Our group had its own mission of sorts — to follow in the historic footsteps of Walker Evans. In 1933 Evans, then thirty years old and at the start of his career, was commissioned by the publisher J.B. Lippincott to create a series of photographs to illustrate a book being written by the left-wing journalist Carleton Beals. The Crime of Cuba, which appeared later that year, analyzed the politics of the U.S.-supported dictatorship of Gerardo Machado. Evans reportedly went to Cuba without ever reading the manuscript and photographed what he wanted; the result was one of his first major projects. A sequence of thirty-one of his photographs appeared in the Beals book; these, along with about eighty other images taken during his visit to Cuba, were eventually published as Walker Evans: Havana 1933. These images became my visual guide; few places have attracted the attention of one of photography’s most distinguished practitioners, and I wondered what Evans could teach me. 1

Havana today has fewer shops than the city shown in Evans’s photos, no newsstands and no movie theaters.

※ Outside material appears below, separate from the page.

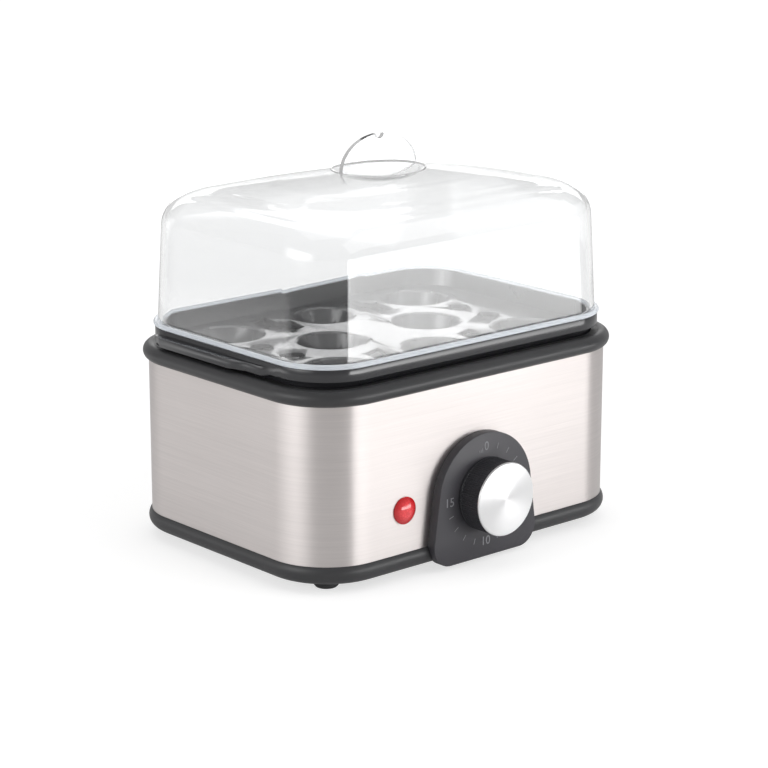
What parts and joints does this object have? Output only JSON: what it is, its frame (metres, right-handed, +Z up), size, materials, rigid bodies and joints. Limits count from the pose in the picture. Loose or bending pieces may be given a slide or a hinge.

Much of my work involves a response to historic photography, and I have created several projects centered on finding the exact locations of certain photographs and remaking them. In so doing you can learn a great deal about the processes of change and representation, and about a particular photographer’s way of seeing. In fact, it has become my custom to try to know a place first through the eyes of another photographer — to revisit their camera positions and in this way to ground a site physically in a past that cannot be detached from the present. Still, I wondered whether Evans’s Depression-era Havana could even be found — no matter that cars from the ’50s still roam the streets.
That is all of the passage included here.